Убийство каторжанином каторжанина каторга не всегда наказывает смертью. Но убийство каторжанином «товарища» — всегда и обязательно. «Товарищ» — не всякий. И часто каторжанин, совершивший убийство в тюрьме, на ваш вопрос: «Как же так, товарища?» — с недоумением ответит вам:

— Какой же он мне был товарищ?

И даже смертельно обидится:

— Нешто я могу товарища убить?

Вы говорите на разных языках.

«Товарищ» — на каторге великое слово. В слове «товарищ» заключается договор на жизнь и смерть. Товарища берут для совершения преступления, для бегов. Берут не зря, а хорошенько узнав, изучив, с большой осторожностью. Товарищ становится как бы родным, самым близким и дорогим существом в мире. И я знаю массу случаев, когда товарищ к товарищу, заболевшему, раненому во время бегов, относился с трогательной нежностью. К товарищу относятся с почтением и любовью и даже письма пишут не иначе, как: «Любезнейший наш товарищ», «премногоуважаемый наш товарищ». Почтением и истинно братской любовью проникнуты все отношения к товарищу.

Убить товарища в тюрьме — одно из величайших преступлений. Убить его с целью грабежа во время бегов — величайшее, какое только знает каторга.

Во всех сахалинских тюрьмах, в «подследственных» одиночках вы найдёте несчастнейших людей в мире, ждущих как казни своего освобождения из одиночки. Полупомешанных от ужаса, дошедших до мании преследования. Всё это — лица, заподозренные каторгой в доносе о предстоящем побеге, в указании места, где скрывается беглый, в уличении бродяги, в убийстве товарища во время бегов. И они имеют все основания сходить с ума, эти несчастные[2]. Каторга говорит:

— Не уйдут от нас! Пришьём.

Из того, что такие несчастные водятся во всех тюрьмах, вы видите, что даже закон товарищества в развращённой сахалинской каторге находит много нарушителей.

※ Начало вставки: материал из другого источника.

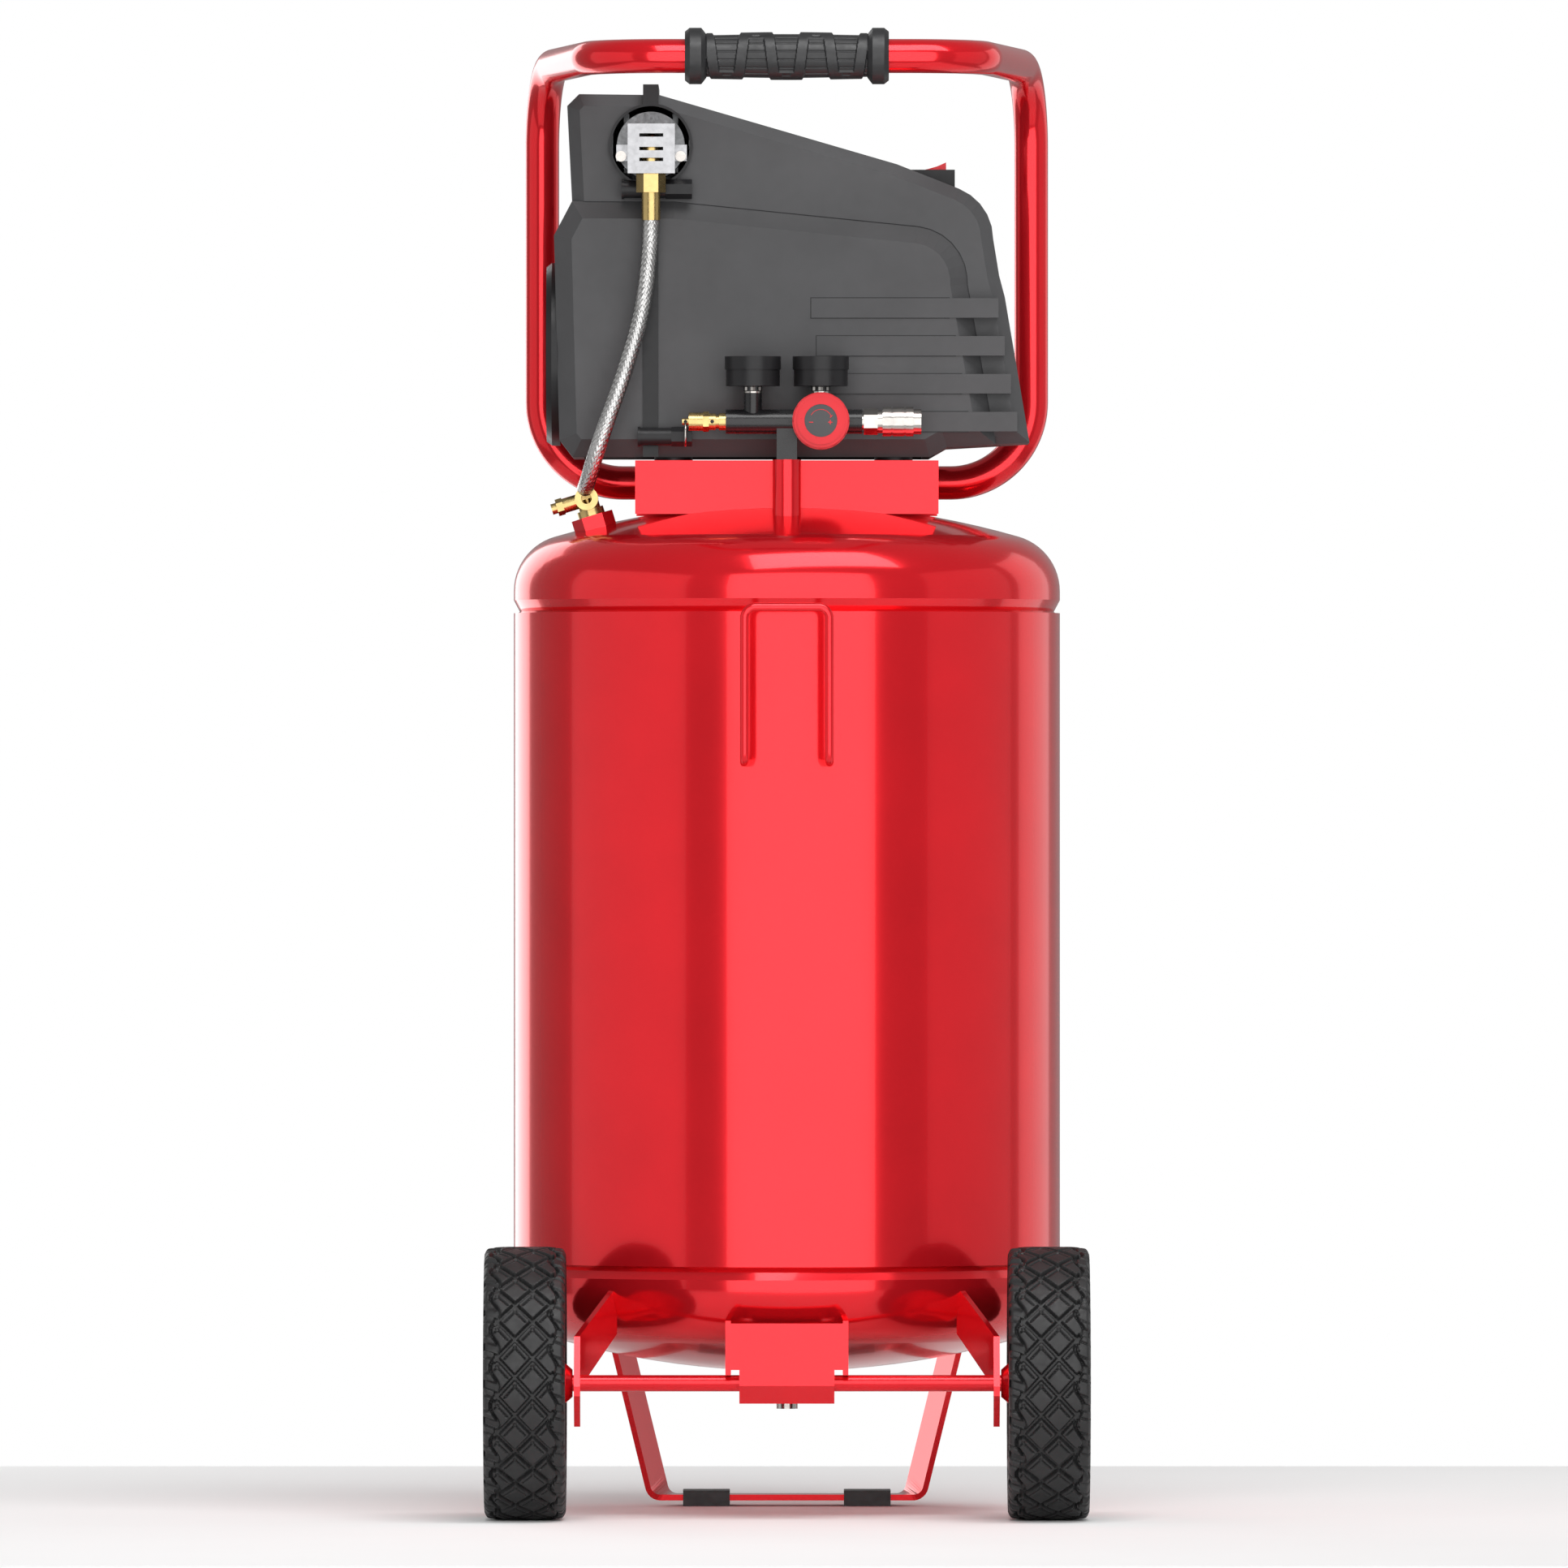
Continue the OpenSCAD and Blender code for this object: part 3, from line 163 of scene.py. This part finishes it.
def turned(name, color, rough, streak=(1, 1, 1)):
    """Machined or plated metal with faint tool marks."""
    g = Graph(name, color, rough, metal=1.0)
    g.color_from(g.noise(9 * MM, 4.0), scaled(color, 0.88), scaled(color, 1.08))
    g.rough_from(g.noise(3 * MM, 4.0), rough * 0.7, rough * 1.4)
    g.bump(g.noise(0.7 * MM, 2.0, streak), 0.01 * MM, 0.3)
    return g.mat


def cast(name, color, rough):
    g = Graph(name, color, rough, metal=0.85)
    g.color_from(g.noise(5 * MM, 5.0), scaled(color, 0.75), scaled(color, 1.1))
    g.rough_from(g.noise(2 * MM), rough - 0.08, rough + 0.12)
    g.bump(g.noise(0.9 * MM, 4.0), 0.12 * MM, 0.6)
    return g.mat


def lens():
    g = Graph("clear_lens", (0.95, 0.97, 1.0), 0.03)
    g.bsdf.inputs["Transmission Weight"].default_value = 1.0
    g.bsdf.inputs["IOR"].default_value = 1.45
    g.bump(g.noise(25 * MM), 0.02 * MM, 0.1)
    return g.mat


RED = (0.74, 0.010, 0.018)
MATERIALS = {
    "red_paint": enamel("red_enamel", RED),
    "black_rubber": rubber("soft_black_rubber", (0.014, 0.014, 0.015), 0.42),
    "tyre_rubber": rubber("tyre_rubber_compound", (0.013, 0.013, 0.0135), 0.5),
    "grey_shell": moulded("grey_moulded_cover", (0.058, 0.058, 0.060), 0.5),
    "black_plastic": moulded("black_moulded_plastic", (0.012, 0.012, 0.013), 0.34),
    "black_metal": moulded("black_satin_coating", (0.010, 0.010, 0.011), 0.26, 1.2 * MM, 0.01 * MM, 0.3),
    "red_plastic": moulded("red_gloss_plastic", (0.56, 0.010, 0.018), 0.3, 1.0 * MM, 0.01 * MM, 0.1),
    "brass": turned("bright_brass", (0.52, 0.38, 0.16), 0.24),
    "nickel": turned("nickel_plate", (0.46, 0.435, 0.41), 0.17),
    "polished_sheet": turned("polished_steel_sheet", (0.33, 0.33, 0.34), 0.28, (1, 1, 0.05)),
    "braid": turned("stainless_braid_wire", (0.44, 0.435, 0.43), 0.27),
    "machined_steel": turned("machined_steel_surface", (0.33, 0.33, 0.34), 0.32),
    "cast_aluminium": cast("sand_cast_aluminium", (0.20, 0.205, 0.21), 0.42),
    "dial_white": moulded("printed_dial_card", (0.82, 0.82, 0.80), 0.6),
    "clear_lens": lens(),
    "needle_black": moulded("needle_enamel", (0.02, 0.02, 0.02), 0.4),
}


def paint_nodes():
    """Gives each CAD node the material of its slot."""
    for part in frame["record"]["subparts"]:
        data = NODES[part["node"]].data
        data.materials.clear()
        data.materials.append(MATERIALS[part["material_slot"]])


def break_edges(names, width):
    """Small rounds on the sharp edges of pressed and moulded parts."""
    for name in names:
        bevel = NODES[name].modifiers.new("edge_round", "BEVEL")
        bevel.width = width
        bevel.segments = 2
        bevel.limit_method = "ANGLE"
        bevel.angle_limit = math.radians(35)
        bevel.harden_normals = False


# ---------------------------------------------------------------- mesh helpers

def piece(name, verts, faces, body, slot, replaced=(), smooth=True):
    mesh = bpy.data.meshes.new(name)
    mesh.from_pydata([tuple(v) for v in verts], [], faces)
    mesh.validate()
    mesh.materials.append(MATERIALS[slot])
    for poly in mesh.polygons:
        poly.use_smooth = smooth
    obj = bpy.data.objects.new(name, mesh)
    bpy.context.scene.collection.objects.link(obj)
    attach(obj, body)
    if replaced:
        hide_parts(*replaced)
    return obj


def grid_faces(rings, sides, closed=False):
    """Quads of a tube of rings, which joins up with itself when closed."""
    faces = []
    for k in range(rings if closed else rings - 1):
        n = (k + 1) % rings
        for i in range(sides):
            j = (i + 1) % sides
            faces.append((k * sides + i, n * sides + i, n * sides + j, k * sides + j))
    return faces


def capped(rings, sides):
    faces = grid_faces(rings, sides)
    faces.append(tuple(range(sides)))
    faces.append(tuple((rings - 1) * sides + i for i in reversed(range(sides))))
    return faces


def fract(v):
    return v - math.floor(v)


def step(edge, width, v):
    """0 below the edge and 1 above it, over a ramp of the given width."""
    t = min(1.0, max(0.0, (v - edge) / width + 0.5))
    return t * t * (3 - 2 * t)


def groove(distance, half_width, ramp):
    """1 in a groove and 0 beside it, from the distance to its middle."""
    return 1 - step(half_width, ramp, abs(distance))


# ---------------------------------------------------------------- tyres

TREAD_DEPTH = 3.2 * MM
BLOCKS = 22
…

Таковы гражданский и уголовный кодексы каторги. Мне остаётся только сказать о постановке следственной части у каторжан. Каторга ещё не пережила эпохи пыток. Производить обыск, сыск и розыск на каторжном языке называется «шманать», и на обыкновенный язык это слово следует перевести словом: пытать. Творя самосуд, каторга добивается истины жестокими истязаниями.

Капитан Моровицкий рассказывал мне, как в бытность его смотрителем Дуйской тюрьмы каторга производила там розыск убийц. Двоих заподозренных каторжане подбрасывали вверх и разом расступались. Несчастные грохались об пол. И это продолжалось до тех пор, пока несчастные, избитые в кровь и искалеченные, не сознались.

— Да это по-нашему называется просто «шманать»! — подтвердил мне потом и один из каторжан Иванов, производивших это следствие.

Примечания

править
  1. фр. A la guerre, comme á la guerre. — На войне как на войне.
  2. а б Выделенный текст присутствует в издании 1903 года, но отсутствует в издании 1905 года.